Since Linux and other free operating systems handle disk timeouts differently, they do not require the TLER feature and will not experience drive dropouts due to longer recovery times.

TLER also can be dangerous when you lost your redundancy, such as a RAID5 and rebuilding, TLER can be dangerous; the disks give up early in their attempt to recover data in the assumption that the RAID redundancy can do a better job; but if you lost your redundancy then TLER can increase the risk of a weak/bad sector; disrupting your ability to recover data.
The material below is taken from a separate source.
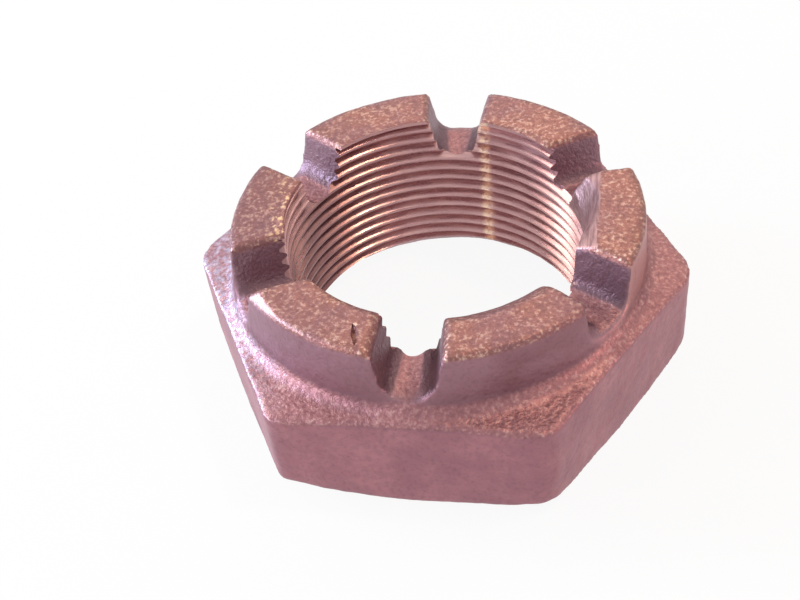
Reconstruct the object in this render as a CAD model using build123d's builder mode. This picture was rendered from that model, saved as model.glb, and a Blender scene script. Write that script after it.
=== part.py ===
"""Castle nut for an M36 x 1.5 axle thread: a hot-forged hexagon with a six-slot crown.

The nut is one forging. A turned section gives the bearing face, the cone under the corners, the
sloping shoulder, the drafted crown and the bore, and a hexagonal prism trims it to the wrench flats.
Six round-bottomed slots, one over each flat, take the cotter pin. The bore is drawn at the thread's
minor diameter. Millimetres, +Z up, bearing face on Z = 0, bore on the Z axis, a flat facing -Y.
"""

import os
from math import cos, radians, tan

from build123d import *

# Hexagon
flat_count = 6
across_flats = 52.0
corner_rounding = 2.4  # forged rounding of the upright corners
flat_height = 13.5  # bearing face to a flat's top edge, at the middle of the flat
bearing_diameter = 49.4
corner_cone_angle = 30.0  # rise of the cone under the corners
shoulder_angle = 8.0  # fall of the shoulder towards the corners

# Crown
total_height = 21.5
crown_diameter = 48.6  # where its wall would meet the shoulder
crown_draft_angle = 6.0
crown_edge_rounding = 0.9  # outer top edge
root_rounding = 1.5  # between the crown's wall and the shoulder

# Slots, one over each flat
slot_depth = 5.8
slot_floor_width = 5.4  # between the walls at the floor, before rounding
slot_draft_angle = 12.0  # opening of each wall towards the top
slot_floor_rounding = 2.0
slot_lip_rounding = 0.6  # where the walls meet the crown's top

# Bore for the M36 x 1.5 thread
bore_diameter = 34.6  # minor diameter
bearing_countersink_diameter = 38.9
crown_countersink_diameter = 36.0

# Places worked out from the sizes above
flat_radius = across_flats / 2
corner_radius = flat_radius / cos(radians(180 / flat_count))
bearing_radius = bearing_diameter / 2
crown_radius = crown_diameter / 2
bore_radius = bore_diameter / 2
bearing_countersink_radius = bearing_countersink_diameter / 2
crown_countersink_radius = crown_countersink_diameter / 2
shoulder_fall = tan(radians(shoulder_angle))
shoulder_height = flat_height + (flat_radius - crown_radius) * shoulder_fall
crown_top_radius = crown_radius - (total_height - shoulder_height) * tan(radians(crown_draft_angle))
slot_floor = total_height - slot_depth

# The slot's section, cut outwards from the axis along +X. Above the crown it widens, so that its
# lips can be rounded with the rest of the section.
with BuildPart() as slot_cutter:
    with BuildSketch(Plane.YZ) as slot_section:
        floor_reach = slot_floor_width / 2
        lip_reach = floor_reach + slot_depth * tan(radians(slot_draft_angle))
        lip_corners = [(-lip_reach, total_height), (lip_reach, total_height)]
        floor_corners = [(floor_reach, slot_floor), (-floor_reach, slot_floor)]
        with BuildLine():
            Polyline(
                (-2 * lip_reach, total_height),
                lip_corners[0],
                floor_corners[1],
                floor_corners[0],
                lip_corners[1],
                (2 * lip_reach, total_height),
                (2 * lip_reach, total_height + slot_depth),
                (-2 * lip_reach, total_height + slot_depth),
                close=True,
            )
        make_face()
        for corner in lip_corners:
            fillet(slot_section.vertices().sort_by_distance(corner)[0], slot_lip_rounding)
        for corner in floor_corners:
            fillet(slot_section.vertices().sort_by_distance(corner)[0], slot_floor_rounding)
    extrude(amount=corner_radius)

with BuildPart() as castle_nut:
    # Turned section: bearing face, corner cone, shoulder, crown and countersunk bore
    with BuildSketch(Plane.XZ) as turned_section:
        cone_top = (corner_radius - bearing_radius) * tan(radians(corner_cone_angle))
        shoulder_rim = flat_height - (corner_radius - flat_radius) * shoulder_fall
        root_corner = (crown_radius, shoulder_height)
        crown_corner = (crown_top_radius, total_height)
        with BuildLine():
            Polyline(
                (bearing_countersink_radius, 0),
                (bearing_radius, 0),
                (corner_radius, cone_top),
                (corner_radius, shoulder_rim),
                root_corner,
                crown_corner,
                (crown_countersink_radius, total_height),
                (bore_radius, total_height - (crown_countersink_radius - bore_radius)),
                (bore_radius, bearing_countersink_radius - bore_radius),
                close=True,
            )
        make_face()
        fillet(turned_section.vertices().sort_by_distance(root_corner)[0], root_rounding)
        fillet(turned_section.vertices().sort_by_distance(crown_corner)[0], crown_edge_rounding)
    revolve(axis=Axis.Z)

    # Wrench flats
    with BuildSketch() as hexagon:
        RegularPolygon(flat_radius, flat_count, major_radius=False)
        fillet(hexagon.vertices(), corner_rounding)
    extrude(amount=total_height, mode=Mode.INTERSECT)

    # Cotter-pin slots, each over the middle of a flat
    with PolarLocations(0, flat_count, start_angle=180 / flat_count):
        add(slot_cutter.part, mode=Mode.SUBTRACT)

castle_nut.part.label = "castle_nut"

os.makedirs("parts", exist_ok=True)
export_step(castle_nut.part, "parts/castle_nut.step")
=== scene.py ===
"""Dresses the castle nut: forged hexagon and crown, tapped bore, floor, lamps and camera."""

from math import cos, inf, radians, sin, tan

import bpy
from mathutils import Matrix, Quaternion, Vector


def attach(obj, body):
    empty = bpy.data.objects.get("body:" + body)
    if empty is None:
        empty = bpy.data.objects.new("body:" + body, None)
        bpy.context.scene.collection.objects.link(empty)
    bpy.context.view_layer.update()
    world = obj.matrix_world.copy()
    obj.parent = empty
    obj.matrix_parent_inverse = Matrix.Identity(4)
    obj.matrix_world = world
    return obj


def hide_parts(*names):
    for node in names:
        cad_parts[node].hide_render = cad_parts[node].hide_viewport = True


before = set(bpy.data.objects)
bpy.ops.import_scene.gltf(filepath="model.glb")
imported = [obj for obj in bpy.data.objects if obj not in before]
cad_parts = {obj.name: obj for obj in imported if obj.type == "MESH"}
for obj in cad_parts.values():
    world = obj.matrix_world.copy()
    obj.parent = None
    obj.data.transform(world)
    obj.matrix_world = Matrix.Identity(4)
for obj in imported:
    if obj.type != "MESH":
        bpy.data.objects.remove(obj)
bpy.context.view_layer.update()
mm = 0.001

# ---------------------------------------------------------------------------
# The forged blank: hexagon, sloping shoulder and crown
# A bar end of medium-carbon steel, hot-forged between two dies, so its corners
# and roots are rounded and none of its faces is quite flat.
# ---------------------------------------------------------------------------
across_flats = 51.8 * mm
half_turn = radians(30)  # half the angle between neighbouring flats
corner_reach = across_flats / 2 / cos(half_turn)
upright_corners = (  # direction of the corner, rounding radius
    (0, 4.2 * mm),
    (60, 2.6 * mm),
    (120, 2.6 * mm),
    (180, 4.0 * mm),
    (240, 1.8 * mm),
    (300, 3.0 * mm),
)
blank_bottom = -0.4 * mm  # trimmed to zero once the skin is made
crown_height = 21.4 * mm
spare_bar = 2 * mm  # what the bar end has over the blank's height, for the envelope to trim


def work_on(piece):
    """Makes one object the only selected one and the active one."""
    bpy.ops.object.select_all(action="DESELECT")
    piece.select_set(True)
    bpy.context.view_layer.objects.active = piece


def in_place():
    """The object just added or moved, once its place, turn and size are put into its mesh."""
    bpy.ops.object.transform_apply(location=True, rotation=True, scale=True)
    return bpy.context.object


def pick(piece, kind, test):
    """Opens the piece in edit mode with only the vertices, edges or polygons selected that pass the test."""
    work_on(piece)
    kinds = ("vertices", "edges", "polygons")
    bpy.context.tool_settings.mesh_select_mode = tuple(kind == k for k in kinds)
    for domain in (piece.data.vertices, piece.data.edges, piece.data.polygons):
        domain.foreach_set("select", [False] * len(domain))
    for item in getattr(piece.data, kind):
        item.select = test(item)
    bpy.ops.object.mode_set(mode="EDIT")


def shift(piece, test, value, **settings):
    """Moves the piece's vertices that pass the test."""
    pick(piece, "vertices", test)
    bpy.ops.transform.translate(value=value, **settings)
    bpy.ops.object.mode_set(mode="OBJECT")


def ends(piece, edge):
    """The two end points of an edge."""
    return [piece.data.vertices[i].co for i in edge.vertices]


def round_off(piece, test, **settings):
    """Bevels the piece's edges that pass the test."""
    pick(piece, "edges", test)
    bpy.ops.mesh.bevel(**settings)
    bpy.ops.object.mode_set(mode="OBJECT")


def modify(piece, kind, **settings):
    """Adds a modifier with these settings and applies it."""
    work_on(piece)
    modifier = piece.modifiers.new(kind.lower(), kind)
    for name, value in settings.items():
        setattr(modifier, name, value)
    bpy.ops.object.modifier_apply(modifier=modifier.name)


def cut(piece, tool, operation="DIFFERENCE", **settings):
    """Cuts the piece with the tool and throws the tool away."""
    modify(piece, "BOOLEAN", operation=operation, object=tool, solver="EXACT", **settings)
    bpy.data.objects.remove(tool)
    if not piece.data.polygons:
        raise RuntimeError("a cut took the whole piece away")


def towards(direction, rise=0):
    """A unit vector in a compass direction, raised above level, both in degrees."""
    turn, lift = radians(direction), radians(rise)
    return Vector((cos(turn) * cos(lift), sin(turn) * cos(lift), sin(lift)))


# The bar end is a hexagonal prism with rounded corners.
near_corner = 0.5 * mm
bpy.ops.object.select_all(action="DESELECT")
bpy.ops.mesh.primitive_cylinder_add(
    vertices=6,
    radius=corner_reach,
    depth=crown_height - blank_bottom + spare_bar,
    location=(0, 0, (crown_height + blank_bottom) / 2),
    rotation=(0, 0, half_turn),
)
nut = in_place()
nut.name = nut.data.name = "forged_castle_nut"
for direction, rounding in upright_corners:
    tip = towards(direction) * corner_reach
    round_off(
        nut,
        lambda e: all((p.xy - tip.xy).length < near_corner for p in ends(nut, e)),
        offset=rounding * tan(half_turn),
        segments=5,
    )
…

If you truly want a reliable storage system, have a look at ZFS. It is not supported by many OS yet, but several derivatives of the main operating systems that support ZFS (Solaris, OpenSolaris, FreeBSD) have been developed with an easy web-interface to ease the learning curve needed to operate this system effectively. ZFS is very maintenance free and has reliability features unmatched in other filesystems or RAID architectures. The closest rival to ZFS is Btrfs (b-tree fs or butter fs) which works primarily on Linux, but is in much earlier stage of development.

If you cannot opt for ZFS, then i would highly advise investing on a good backup strategy, instead of relying on traditional RAID and legacy filesystems too much. Once you get to know ZFS you begin to understand how primitive the commonly known filesystems actually are.